(begin)

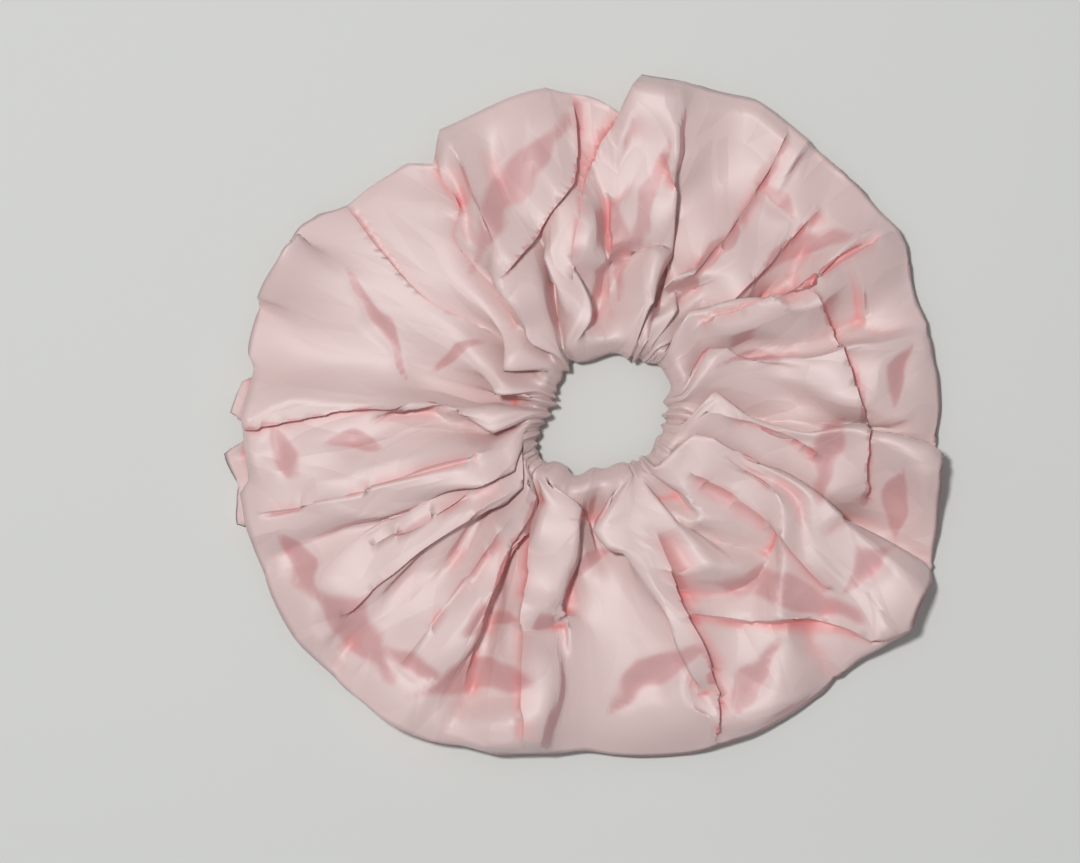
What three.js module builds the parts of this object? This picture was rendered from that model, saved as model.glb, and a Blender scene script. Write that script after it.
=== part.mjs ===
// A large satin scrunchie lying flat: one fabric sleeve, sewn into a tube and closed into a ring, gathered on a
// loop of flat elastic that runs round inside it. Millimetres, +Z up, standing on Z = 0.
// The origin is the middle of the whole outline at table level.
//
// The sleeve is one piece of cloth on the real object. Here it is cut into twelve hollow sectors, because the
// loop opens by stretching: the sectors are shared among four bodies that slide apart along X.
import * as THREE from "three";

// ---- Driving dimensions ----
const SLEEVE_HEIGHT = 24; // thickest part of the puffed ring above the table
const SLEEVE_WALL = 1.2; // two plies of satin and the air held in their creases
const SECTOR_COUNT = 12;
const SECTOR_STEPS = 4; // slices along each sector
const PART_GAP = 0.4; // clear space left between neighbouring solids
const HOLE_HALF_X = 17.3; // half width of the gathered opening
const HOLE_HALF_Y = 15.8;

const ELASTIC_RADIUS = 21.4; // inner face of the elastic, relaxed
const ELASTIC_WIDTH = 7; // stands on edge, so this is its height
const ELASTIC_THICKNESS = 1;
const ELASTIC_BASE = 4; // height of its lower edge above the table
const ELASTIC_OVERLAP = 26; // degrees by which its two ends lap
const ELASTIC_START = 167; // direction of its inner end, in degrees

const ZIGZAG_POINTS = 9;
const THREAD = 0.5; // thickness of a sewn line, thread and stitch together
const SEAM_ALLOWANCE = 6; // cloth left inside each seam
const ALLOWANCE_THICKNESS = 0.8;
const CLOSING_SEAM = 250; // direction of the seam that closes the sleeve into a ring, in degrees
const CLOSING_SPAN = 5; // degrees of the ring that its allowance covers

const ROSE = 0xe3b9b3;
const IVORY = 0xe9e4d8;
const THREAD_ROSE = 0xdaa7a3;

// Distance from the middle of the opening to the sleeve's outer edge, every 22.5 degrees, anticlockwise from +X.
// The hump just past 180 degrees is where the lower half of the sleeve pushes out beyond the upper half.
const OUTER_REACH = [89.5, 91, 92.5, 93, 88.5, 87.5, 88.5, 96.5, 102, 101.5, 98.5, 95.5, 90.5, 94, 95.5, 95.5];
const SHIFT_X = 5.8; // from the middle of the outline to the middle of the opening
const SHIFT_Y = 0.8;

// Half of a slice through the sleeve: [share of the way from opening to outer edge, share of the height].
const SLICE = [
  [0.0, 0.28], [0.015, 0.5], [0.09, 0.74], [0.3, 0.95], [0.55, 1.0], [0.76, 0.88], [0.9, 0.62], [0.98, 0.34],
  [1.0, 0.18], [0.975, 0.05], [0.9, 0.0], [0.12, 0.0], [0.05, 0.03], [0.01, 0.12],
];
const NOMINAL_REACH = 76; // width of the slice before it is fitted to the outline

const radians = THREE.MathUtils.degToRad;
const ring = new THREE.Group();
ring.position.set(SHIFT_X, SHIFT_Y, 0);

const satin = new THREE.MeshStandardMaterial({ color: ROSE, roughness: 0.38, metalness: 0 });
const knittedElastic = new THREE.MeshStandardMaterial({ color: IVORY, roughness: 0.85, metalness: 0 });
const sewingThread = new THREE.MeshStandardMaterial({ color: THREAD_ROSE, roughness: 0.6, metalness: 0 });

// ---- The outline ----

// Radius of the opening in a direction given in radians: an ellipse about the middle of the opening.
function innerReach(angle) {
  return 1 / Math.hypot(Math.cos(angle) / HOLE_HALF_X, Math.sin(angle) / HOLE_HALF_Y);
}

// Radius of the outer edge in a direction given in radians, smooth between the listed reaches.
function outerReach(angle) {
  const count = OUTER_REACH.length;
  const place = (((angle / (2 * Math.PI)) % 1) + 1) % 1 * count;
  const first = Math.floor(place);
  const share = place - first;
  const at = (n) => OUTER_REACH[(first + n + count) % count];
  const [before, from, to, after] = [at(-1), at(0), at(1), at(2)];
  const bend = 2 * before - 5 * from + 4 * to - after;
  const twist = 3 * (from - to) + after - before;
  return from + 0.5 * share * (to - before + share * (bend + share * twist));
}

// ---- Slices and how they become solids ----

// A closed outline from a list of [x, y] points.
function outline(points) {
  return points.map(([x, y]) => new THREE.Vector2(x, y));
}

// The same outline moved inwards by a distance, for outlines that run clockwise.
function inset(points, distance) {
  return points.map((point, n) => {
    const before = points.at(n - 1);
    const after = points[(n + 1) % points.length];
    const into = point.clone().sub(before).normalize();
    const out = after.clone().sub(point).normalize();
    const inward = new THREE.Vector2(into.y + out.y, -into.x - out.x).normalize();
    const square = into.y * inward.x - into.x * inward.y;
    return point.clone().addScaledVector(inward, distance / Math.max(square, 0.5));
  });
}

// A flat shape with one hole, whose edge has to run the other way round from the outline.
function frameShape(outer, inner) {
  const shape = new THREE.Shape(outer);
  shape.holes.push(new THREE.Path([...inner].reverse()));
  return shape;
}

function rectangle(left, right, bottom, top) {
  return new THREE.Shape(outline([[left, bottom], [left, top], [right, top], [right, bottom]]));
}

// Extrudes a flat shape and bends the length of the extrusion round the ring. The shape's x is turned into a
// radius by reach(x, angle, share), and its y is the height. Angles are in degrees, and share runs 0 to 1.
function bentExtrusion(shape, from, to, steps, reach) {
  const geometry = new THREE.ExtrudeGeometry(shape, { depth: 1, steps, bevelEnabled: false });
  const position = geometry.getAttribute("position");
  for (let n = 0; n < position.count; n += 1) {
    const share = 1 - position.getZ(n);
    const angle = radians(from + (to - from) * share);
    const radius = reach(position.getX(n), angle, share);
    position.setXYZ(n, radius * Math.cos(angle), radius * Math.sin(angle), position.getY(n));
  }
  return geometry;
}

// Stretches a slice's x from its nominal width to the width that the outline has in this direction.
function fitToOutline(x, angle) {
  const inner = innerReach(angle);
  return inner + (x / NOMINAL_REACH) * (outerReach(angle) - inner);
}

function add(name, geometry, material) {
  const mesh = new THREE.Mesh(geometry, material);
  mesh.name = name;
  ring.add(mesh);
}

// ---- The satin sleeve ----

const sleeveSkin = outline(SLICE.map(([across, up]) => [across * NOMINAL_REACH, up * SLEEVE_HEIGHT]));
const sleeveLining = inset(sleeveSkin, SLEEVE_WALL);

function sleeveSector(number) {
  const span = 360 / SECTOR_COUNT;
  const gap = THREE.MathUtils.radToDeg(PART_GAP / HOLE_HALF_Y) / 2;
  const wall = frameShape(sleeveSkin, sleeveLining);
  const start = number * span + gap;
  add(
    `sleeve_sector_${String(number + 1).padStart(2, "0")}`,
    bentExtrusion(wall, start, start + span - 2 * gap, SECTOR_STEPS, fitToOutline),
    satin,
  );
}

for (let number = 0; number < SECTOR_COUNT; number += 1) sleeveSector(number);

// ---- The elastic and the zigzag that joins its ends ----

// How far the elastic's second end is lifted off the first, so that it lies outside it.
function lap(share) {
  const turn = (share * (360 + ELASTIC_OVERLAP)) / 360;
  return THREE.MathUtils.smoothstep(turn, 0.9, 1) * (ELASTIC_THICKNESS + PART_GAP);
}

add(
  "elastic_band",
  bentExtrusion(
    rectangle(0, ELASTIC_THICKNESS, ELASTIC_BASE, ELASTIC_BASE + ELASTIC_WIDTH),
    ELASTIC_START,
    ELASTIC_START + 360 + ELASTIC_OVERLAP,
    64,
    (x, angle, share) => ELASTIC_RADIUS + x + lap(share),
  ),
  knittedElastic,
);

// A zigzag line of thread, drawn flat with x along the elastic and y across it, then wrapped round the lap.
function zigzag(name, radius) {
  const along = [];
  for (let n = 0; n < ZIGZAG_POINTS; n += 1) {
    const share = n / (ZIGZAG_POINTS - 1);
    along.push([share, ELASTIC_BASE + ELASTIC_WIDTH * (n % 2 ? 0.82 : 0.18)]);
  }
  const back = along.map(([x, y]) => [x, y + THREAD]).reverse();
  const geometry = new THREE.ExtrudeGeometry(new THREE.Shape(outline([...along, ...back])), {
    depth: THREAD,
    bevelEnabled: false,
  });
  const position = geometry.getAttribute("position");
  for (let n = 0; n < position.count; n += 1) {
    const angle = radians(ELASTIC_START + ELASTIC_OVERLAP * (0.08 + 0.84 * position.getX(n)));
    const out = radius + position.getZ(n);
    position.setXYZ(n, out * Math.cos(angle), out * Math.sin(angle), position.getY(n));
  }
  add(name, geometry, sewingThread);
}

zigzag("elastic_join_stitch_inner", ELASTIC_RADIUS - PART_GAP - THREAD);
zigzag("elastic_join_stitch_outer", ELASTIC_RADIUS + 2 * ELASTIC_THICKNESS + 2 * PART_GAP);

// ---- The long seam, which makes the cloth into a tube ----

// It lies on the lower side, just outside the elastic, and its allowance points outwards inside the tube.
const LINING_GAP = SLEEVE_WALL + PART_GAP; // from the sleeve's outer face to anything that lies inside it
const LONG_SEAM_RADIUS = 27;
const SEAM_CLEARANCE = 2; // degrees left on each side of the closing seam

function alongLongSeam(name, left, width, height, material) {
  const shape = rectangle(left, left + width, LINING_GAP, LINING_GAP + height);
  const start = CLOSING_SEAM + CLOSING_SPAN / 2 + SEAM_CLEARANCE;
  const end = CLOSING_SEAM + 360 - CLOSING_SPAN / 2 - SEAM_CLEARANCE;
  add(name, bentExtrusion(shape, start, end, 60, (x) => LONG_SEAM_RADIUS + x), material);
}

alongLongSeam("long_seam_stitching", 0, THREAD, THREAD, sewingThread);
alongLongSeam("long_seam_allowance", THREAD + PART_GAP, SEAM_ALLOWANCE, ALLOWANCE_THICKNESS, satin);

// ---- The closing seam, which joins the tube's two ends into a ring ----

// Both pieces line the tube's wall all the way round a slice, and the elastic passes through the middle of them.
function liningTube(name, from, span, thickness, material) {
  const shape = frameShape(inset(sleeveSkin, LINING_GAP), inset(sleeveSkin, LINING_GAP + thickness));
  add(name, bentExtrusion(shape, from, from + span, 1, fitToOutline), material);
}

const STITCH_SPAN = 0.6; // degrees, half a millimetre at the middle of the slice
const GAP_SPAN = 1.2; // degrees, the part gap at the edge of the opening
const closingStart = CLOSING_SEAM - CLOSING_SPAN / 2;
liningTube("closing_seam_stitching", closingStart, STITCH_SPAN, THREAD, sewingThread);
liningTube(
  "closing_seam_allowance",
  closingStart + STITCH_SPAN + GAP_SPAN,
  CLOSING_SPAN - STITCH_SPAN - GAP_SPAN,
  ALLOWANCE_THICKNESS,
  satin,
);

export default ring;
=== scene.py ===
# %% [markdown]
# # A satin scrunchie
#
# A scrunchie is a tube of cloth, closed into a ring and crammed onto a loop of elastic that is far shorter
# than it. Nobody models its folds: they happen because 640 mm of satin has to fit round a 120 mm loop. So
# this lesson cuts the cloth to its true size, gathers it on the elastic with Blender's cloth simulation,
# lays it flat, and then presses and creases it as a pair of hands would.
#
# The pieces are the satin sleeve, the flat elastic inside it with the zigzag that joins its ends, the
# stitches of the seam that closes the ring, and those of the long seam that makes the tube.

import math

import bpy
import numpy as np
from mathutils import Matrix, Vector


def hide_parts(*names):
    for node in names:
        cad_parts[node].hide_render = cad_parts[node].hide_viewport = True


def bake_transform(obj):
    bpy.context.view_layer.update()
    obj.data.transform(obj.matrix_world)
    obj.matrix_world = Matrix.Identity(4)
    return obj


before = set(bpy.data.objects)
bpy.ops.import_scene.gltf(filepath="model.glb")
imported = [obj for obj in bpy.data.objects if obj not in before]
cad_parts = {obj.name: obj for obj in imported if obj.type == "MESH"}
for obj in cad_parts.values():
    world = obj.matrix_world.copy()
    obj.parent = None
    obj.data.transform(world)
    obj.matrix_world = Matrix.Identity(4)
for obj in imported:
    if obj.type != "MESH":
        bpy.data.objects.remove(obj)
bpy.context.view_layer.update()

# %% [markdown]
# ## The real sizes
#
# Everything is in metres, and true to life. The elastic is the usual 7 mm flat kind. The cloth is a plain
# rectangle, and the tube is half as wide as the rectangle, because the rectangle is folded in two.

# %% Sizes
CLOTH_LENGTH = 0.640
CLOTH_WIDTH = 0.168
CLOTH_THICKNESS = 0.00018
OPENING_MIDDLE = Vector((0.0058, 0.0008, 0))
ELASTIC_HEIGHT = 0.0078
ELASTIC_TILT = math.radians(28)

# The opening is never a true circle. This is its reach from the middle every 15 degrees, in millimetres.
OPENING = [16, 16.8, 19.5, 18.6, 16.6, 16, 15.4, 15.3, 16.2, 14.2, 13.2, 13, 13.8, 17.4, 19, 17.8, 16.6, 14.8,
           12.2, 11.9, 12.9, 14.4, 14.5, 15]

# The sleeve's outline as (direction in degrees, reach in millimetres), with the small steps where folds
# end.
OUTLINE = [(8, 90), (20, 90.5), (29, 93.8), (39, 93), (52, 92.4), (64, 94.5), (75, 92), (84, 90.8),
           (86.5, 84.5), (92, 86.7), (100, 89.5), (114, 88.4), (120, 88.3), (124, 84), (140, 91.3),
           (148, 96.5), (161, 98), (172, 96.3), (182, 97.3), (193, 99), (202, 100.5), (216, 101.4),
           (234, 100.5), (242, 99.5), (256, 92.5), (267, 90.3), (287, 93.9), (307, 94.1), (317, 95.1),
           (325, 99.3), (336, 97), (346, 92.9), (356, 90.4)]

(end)

Exercise details ▸ Begin at the line containing "THREAD, THREAD, sewingThread);", end at the line containing "in imported if", and reproduce every line in that range exactly, both ends included.

Exercise result ▸
alongLongSeam("long_seam_stitching", 0, THREAD, THREAD, sewingThread);
alongLongSeam("long_seam_allowance", THREAD + PART_GAP, SEAM_ALLOWANCE, ALLOWANCE_THICKNESS, satin);

// ---- The closing seam, which joins the tube's two ends into a ring ----

// Both pieces line the tube's wall all the way round a slice, and the elastic passes through the middle of them.
function liningTube(name, from, span, thickness, material) {
  const shape = frameShape(inset(sleeveSkin, LINING_GAP), inset(sleeveSkin, LINING_GAP + thickness));
  add(name, bentExtrusion(shape, from, from + span, 1, fitToOutline), material);
}

const STITCH_SPAN = 0.6; // degrees, half a millimetre at the middle of the slice
const GAP_SPAN = 1.2; // degrees, the part gap at the edge of the opening
const closingStart = CLOSING_SEAM - CLOSING_SPAN / 2;
liningTube("closing_seam_stitching", closingStart, STITCH_SPAN, THREAD, sewingThread);
liningTube(
  "closing_seam_allowance",
  closingStart + STITCH_SPAN + GAP_SPAN,
  CLOSING_SPAN - STITCH_SPAN - GAP_SPAN,
  ALLOWANCE_THICKNESS,
  satin,
);

export default ring;
=== scene.py ===
# %% [markdown]
# # A satin scrunchie
#
# A scrunchie is a tube of cloth, closed into a ring and crammed onto a loop of elastic that is far shorter
# than it. Nobody models its folds: they happen because 640 mm of satin has to fit round a 120 mm loop. So
# this lesson cuts the cloth to its true size, gathers it on the elastic with Blender's cloth simulation,
# lays it flat, and then presses and creases it as a pair of hands would.
#
# The pieces are the satin sleeve, the flat elastic inside it with the zigzag that joins its ends, the
# stitches of the seam that closes the ring, and those of the long seam that makes the tube.

import math

import bpy
import numpy as np
from mathutils import Matrix, Vector


def hide_parts(*names):
    for node in names:
        cad_parts[node].hide_render = cad_parts[node].hide_viewport = True


def bake_transform(obj):
    bpy.context.view_layer.update()
    obj.data.transform(obj.matrix_world)
    obj.matrix_world = Matrix.Identity(4)
    return obj


before = set(bpy.data.objects)
bpy.ops.import_scene.gltf(filepath="model.glb")
imported = [obj for obj in bpy.data.objects if obj not in before]
cad_parts = {obj.name: obj for obj in imported if obj.type == "MESH"}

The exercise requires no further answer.